» **Task goal**: Gather all lines with "that" from the records.

» **Provided entries**:
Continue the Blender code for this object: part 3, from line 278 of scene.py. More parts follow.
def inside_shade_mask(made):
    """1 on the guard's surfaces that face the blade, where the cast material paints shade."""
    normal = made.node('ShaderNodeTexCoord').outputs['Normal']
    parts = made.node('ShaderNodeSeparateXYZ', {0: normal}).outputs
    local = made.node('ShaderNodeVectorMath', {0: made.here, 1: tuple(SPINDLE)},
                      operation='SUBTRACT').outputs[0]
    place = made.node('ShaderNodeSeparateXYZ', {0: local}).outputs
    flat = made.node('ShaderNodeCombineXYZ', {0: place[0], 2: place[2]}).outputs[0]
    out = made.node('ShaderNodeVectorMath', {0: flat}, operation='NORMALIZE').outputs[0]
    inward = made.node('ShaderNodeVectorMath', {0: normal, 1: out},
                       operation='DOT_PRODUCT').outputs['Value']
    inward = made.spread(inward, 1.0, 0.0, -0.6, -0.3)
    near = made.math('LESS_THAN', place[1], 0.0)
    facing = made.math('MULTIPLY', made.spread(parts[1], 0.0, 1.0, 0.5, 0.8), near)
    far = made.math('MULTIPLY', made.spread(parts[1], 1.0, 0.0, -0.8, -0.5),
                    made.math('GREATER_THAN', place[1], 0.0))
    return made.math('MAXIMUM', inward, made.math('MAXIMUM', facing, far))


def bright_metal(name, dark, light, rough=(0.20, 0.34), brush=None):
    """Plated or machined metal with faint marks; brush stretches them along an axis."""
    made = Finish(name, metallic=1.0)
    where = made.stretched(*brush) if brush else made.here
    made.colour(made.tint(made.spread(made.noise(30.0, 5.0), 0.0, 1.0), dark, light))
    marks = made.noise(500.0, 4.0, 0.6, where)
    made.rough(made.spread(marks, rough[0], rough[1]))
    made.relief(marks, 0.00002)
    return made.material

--

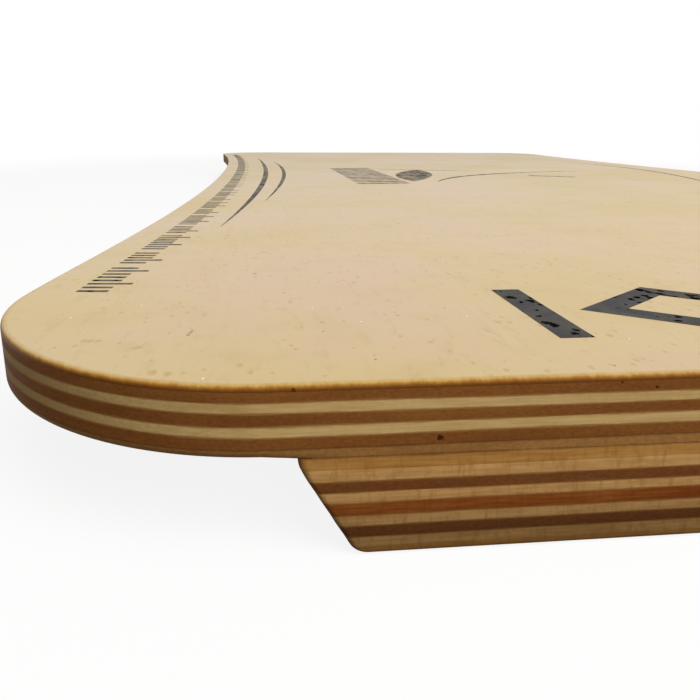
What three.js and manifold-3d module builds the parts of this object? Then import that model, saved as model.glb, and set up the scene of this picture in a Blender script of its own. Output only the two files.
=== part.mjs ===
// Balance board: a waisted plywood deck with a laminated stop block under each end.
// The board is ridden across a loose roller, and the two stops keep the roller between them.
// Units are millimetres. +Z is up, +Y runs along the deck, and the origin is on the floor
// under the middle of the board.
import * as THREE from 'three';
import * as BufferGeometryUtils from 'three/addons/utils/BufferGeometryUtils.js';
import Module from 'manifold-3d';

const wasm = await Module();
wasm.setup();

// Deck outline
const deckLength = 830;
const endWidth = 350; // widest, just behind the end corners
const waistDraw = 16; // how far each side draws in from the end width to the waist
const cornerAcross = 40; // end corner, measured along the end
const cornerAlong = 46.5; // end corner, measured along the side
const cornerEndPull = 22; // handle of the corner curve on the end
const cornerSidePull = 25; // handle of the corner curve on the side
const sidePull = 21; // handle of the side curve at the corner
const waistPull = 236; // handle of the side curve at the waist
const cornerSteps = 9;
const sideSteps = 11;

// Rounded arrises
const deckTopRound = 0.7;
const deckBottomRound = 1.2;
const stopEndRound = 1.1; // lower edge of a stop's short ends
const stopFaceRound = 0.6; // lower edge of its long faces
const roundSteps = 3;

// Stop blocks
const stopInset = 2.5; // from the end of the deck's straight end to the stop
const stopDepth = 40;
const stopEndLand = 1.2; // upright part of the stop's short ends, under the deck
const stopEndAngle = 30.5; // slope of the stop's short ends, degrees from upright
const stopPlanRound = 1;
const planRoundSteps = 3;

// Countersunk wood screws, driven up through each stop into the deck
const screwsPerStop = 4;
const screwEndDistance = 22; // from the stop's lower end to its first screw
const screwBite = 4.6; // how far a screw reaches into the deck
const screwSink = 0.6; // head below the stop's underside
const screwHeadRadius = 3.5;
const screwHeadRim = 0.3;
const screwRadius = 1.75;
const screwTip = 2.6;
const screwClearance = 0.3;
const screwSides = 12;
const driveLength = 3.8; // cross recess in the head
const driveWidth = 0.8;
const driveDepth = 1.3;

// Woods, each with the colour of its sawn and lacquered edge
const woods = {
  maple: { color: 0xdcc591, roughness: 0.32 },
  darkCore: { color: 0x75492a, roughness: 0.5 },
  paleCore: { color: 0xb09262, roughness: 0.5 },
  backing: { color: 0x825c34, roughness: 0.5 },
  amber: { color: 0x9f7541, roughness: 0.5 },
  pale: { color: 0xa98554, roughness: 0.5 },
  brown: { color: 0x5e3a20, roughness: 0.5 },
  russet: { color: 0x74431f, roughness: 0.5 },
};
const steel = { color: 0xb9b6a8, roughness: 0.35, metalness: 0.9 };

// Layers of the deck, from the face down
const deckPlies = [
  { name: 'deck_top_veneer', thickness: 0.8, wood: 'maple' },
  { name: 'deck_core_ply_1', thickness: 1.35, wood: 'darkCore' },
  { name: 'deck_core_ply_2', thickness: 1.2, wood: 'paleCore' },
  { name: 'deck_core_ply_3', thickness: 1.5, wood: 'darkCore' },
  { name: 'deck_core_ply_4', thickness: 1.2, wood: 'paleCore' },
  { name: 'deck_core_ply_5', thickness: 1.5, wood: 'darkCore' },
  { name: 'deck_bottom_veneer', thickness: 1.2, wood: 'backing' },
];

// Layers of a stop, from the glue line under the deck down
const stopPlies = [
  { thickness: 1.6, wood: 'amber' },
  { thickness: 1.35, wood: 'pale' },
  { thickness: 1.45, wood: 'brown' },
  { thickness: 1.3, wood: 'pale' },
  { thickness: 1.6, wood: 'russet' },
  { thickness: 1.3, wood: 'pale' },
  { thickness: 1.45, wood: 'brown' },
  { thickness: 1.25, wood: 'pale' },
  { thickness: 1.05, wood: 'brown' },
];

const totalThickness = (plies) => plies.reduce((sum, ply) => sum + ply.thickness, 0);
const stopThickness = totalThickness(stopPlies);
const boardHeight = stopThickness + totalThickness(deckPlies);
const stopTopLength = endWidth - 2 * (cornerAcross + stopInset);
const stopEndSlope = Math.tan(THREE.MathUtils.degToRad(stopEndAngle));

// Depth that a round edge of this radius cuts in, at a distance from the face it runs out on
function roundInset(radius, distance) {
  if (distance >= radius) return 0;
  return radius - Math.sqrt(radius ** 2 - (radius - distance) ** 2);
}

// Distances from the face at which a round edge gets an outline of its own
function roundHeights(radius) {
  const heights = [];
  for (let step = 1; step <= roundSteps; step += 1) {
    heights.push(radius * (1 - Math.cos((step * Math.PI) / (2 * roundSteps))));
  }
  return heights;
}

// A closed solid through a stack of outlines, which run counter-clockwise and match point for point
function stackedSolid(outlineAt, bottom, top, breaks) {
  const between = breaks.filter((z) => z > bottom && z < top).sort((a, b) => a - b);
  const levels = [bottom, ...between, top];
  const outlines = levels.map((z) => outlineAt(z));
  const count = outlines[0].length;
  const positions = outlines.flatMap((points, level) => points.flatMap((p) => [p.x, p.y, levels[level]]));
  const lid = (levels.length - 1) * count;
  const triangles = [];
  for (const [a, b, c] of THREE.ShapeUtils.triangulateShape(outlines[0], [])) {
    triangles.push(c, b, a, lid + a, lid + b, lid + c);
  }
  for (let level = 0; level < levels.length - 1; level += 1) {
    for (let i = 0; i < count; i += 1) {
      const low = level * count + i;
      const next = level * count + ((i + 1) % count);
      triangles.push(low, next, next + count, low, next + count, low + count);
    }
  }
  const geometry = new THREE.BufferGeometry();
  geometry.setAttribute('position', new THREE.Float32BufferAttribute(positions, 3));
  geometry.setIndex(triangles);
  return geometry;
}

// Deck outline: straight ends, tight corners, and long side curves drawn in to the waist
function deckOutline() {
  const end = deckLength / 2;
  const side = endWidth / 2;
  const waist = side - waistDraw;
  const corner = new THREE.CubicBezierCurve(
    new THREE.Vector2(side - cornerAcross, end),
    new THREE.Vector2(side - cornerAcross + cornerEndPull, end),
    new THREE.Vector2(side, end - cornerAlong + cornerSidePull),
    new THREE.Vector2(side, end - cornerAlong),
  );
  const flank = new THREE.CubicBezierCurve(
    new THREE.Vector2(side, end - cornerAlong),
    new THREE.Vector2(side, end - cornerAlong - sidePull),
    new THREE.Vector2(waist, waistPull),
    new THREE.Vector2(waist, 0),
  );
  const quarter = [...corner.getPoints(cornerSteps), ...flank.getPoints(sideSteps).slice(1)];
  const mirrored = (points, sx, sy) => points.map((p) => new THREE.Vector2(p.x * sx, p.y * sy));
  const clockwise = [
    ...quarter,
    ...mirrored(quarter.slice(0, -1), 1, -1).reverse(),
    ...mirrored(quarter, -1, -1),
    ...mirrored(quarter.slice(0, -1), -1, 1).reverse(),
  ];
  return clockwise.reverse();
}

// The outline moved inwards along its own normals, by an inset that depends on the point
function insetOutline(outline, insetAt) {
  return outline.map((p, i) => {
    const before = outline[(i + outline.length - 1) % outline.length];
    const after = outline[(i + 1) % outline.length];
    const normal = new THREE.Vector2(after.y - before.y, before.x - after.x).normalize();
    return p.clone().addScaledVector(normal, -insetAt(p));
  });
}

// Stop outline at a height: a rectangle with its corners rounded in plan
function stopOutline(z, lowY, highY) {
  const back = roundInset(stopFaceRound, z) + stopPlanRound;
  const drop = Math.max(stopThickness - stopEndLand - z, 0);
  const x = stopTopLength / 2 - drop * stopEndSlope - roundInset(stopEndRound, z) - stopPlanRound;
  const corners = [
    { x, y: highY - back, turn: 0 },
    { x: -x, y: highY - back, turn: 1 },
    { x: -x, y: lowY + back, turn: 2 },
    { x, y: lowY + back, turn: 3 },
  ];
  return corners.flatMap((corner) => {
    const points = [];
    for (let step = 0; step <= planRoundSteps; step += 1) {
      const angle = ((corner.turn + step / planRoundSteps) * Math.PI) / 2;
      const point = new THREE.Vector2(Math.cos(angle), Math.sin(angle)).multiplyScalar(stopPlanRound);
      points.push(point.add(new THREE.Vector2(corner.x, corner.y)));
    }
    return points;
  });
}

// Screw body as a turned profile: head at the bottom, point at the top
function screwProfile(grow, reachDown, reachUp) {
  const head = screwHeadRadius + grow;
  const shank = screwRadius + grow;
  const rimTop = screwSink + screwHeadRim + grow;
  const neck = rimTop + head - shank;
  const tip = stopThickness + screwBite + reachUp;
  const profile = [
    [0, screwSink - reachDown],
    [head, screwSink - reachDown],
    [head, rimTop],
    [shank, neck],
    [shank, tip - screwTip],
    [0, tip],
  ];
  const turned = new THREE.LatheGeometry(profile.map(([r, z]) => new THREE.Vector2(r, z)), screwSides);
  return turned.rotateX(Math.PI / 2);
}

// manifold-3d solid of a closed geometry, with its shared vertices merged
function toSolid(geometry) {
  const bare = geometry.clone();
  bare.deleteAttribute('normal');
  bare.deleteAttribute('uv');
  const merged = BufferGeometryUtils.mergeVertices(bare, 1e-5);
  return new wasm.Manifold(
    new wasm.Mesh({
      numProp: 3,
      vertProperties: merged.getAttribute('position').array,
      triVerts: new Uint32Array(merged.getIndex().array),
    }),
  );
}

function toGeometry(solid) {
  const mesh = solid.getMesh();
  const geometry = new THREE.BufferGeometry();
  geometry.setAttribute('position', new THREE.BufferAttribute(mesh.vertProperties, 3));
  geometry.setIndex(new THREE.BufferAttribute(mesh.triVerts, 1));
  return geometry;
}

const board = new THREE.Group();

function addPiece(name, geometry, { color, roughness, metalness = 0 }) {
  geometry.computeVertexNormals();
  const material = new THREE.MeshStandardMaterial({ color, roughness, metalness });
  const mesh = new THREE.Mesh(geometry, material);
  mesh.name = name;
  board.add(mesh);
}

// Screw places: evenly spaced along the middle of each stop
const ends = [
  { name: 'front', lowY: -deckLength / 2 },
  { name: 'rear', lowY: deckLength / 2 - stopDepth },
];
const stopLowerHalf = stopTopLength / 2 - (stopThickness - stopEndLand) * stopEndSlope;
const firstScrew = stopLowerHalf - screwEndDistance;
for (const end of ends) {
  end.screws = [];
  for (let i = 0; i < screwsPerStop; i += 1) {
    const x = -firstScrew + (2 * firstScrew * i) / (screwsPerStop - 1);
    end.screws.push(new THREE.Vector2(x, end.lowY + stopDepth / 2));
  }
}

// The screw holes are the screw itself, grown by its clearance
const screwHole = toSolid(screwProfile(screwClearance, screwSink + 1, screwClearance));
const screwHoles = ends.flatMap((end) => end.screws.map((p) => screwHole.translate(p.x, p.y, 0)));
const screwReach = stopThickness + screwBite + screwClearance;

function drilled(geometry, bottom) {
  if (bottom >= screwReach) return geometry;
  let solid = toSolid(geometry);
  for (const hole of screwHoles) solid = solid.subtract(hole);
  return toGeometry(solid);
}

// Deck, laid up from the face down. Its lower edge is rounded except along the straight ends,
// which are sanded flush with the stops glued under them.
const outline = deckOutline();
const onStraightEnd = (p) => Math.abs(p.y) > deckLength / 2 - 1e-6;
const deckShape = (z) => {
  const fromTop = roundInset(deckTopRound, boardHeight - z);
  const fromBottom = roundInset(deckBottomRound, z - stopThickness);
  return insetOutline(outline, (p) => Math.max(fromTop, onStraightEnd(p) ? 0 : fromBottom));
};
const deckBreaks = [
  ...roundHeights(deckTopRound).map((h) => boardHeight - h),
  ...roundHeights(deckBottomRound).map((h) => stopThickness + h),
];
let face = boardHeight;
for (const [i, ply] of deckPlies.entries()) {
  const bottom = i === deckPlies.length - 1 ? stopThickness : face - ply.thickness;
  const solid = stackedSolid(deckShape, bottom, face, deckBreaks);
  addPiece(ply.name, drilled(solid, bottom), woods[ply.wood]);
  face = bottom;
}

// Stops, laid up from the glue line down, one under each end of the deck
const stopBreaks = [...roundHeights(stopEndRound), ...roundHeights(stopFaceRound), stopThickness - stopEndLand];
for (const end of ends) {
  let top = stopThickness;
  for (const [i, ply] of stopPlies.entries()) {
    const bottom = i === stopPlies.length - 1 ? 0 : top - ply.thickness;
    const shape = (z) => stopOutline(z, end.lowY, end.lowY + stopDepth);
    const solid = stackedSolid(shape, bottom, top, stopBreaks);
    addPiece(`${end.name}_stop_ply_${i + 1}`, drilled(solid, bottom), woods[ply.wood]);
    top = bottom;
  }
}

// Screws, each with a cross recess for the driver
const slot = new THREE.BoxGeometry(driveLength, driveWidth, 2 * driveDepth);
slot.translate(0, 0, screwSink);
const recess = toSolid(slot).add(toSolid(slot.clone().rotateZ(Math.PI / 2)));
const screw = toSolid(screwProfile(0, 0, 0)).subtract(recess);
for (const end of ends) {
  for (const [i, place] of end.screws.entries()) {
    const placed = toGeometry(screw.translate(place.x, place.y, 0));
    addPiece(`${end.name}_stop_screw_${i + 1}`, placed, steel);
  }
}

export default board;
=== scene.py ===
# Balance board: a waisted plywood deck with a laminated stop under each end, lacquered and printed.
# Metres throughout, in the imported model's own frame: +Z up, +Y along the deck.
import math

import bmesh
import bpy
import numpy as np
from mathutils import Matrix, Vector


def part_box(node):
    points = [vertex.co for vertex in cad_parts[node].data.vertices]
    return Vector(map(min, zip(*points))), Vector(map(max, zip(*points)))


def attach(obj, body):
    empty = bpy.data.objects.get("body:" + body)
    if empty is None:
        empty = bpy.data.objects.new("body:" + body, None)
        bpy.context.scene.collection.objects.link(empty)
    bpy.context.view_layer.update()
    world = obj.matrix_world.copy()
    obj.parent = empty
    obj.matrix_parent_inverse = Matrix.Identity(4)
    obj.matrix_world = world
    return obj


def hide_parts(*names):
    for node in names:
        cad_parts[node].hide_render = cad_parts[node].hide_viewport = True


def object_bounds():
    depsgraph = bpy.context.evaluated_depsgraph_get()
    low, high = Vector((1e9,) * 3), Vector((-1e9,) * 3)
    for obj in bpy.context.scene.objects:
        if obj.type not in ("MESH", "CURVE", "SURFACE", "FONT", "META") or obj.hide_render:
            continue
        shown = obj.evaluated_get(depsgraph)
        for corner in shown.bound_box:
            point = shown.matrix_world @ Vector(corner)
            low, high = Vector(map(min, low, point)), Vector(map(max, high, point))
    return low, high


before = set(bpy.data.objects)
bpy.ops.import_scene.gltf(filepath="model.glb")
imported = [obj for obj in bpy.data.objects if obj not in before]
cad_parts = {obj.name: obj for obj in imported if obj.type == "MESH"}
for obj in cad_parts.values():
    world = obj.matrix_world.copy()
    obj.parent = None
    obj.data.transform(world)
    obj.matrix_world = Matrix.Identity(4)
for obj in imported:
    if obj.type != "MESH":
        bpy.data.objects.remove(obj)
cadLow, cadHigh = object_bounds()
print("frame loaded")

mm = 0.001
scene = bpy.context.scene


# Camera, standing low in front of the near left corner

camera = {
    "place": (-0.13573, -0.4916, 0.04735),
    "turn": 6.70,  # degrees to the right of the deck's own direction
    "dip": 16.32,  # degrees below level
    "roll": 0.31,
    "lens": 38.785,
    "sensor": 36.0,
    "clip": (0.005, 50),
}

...

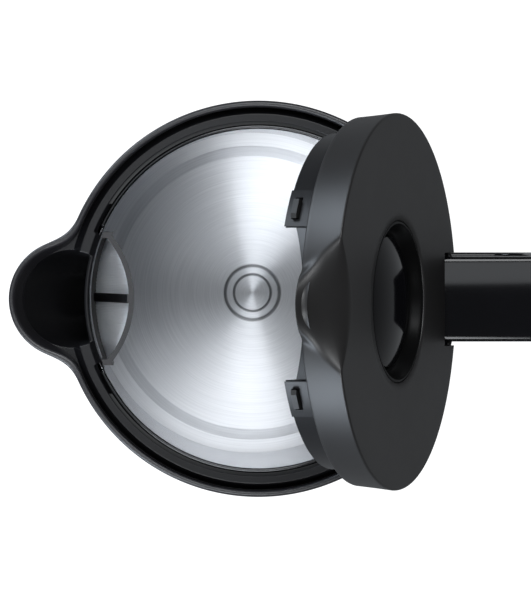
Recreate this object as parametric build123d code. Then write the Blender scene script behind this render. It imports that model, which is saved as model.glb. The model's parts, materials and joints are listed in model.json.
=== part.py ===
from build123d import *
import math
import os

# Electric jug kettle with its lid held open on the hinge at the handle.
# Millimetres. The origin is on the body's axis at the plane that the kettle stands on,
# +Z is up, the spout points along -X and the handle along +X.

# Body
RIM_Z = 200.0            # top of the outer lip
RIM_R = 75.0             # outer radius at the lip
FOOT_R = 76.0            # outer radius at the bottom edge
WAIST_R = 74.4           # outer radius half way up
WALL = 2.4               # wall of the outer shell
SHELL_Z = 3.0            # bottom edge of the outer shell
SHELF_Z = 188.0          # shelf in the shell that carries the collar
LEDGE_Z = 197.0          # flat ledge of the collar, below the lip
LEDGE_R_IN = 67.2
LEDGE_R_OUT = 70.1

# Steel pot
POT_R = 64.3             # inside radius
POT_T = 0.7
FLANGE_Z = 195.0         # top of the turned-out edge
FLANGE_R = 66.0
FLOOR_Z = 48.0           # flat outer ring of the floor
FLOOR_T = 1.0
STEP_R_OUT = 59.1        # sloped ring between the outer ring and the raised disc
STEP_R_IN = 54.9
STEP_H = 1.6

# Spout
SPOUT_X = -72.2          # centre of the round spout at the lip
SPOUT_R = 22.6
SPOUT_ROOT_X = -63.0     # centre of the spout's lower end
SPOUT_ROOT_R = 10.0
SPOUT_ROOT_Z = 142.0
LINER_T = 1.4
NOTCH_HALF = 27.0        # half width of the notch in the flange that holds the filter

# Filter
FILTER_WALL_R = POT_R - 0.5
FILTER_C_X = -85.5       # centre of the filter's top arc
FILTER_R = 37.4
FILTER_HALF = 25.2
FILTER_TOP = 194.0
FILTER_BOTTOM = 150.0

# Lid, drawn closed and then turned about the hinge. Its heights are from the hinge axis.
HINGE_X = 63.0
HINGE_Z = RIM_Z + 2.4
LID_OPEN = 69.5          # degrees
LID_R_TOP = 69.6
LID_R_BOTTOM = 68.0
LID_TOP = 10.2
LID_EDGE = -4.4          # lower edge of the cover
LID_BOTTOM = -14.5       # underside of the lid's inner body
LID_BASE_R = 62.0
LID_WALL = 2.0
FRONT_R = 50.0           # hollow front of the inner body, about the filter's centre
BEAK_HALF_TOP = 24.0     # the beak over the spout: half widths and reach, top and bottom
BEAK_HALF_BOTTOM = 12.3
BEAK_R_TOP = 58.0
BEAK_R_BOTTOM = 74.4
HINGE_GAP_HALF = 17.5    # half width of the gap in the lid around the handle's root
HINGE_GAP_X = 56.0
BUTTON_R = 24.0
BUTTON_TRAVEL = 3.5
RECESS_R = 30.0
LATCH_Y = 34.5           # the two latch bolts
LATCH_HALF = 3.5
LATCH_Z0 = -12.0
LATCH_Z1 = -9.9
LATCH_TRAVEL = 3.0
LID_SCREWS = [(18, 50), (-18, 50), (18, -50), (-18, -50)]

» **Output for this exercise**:
    """1 on the guard's surfaces that face the blade, where the cast material paints shade."""
What three.js and manifold-3d module builds the parts of this object? Then import that model, saved as model.glb, and set up the scene of this picture in a Blender script of its own. Output only the two files.
// Depth that a round edge of this radius cuts in, at a distance from the face it runs out on
// The outline moved inwards along its own normals, by an inset that depends on the point
Recreate this object as parametric build123d code. Then write the Blender scene script behind this render. It imports that model, which is saved as model.glb. The model's parts, materials and joints are listed in model.json.
# Millimetres. The origin is on the body's axis at the plane that the kettle stands on,
SHELF_Z = 188.0          # shelf in the shell that carries the collar
NOTCH_HALF = 27.0        # half width of the notch in the flange that holds the filter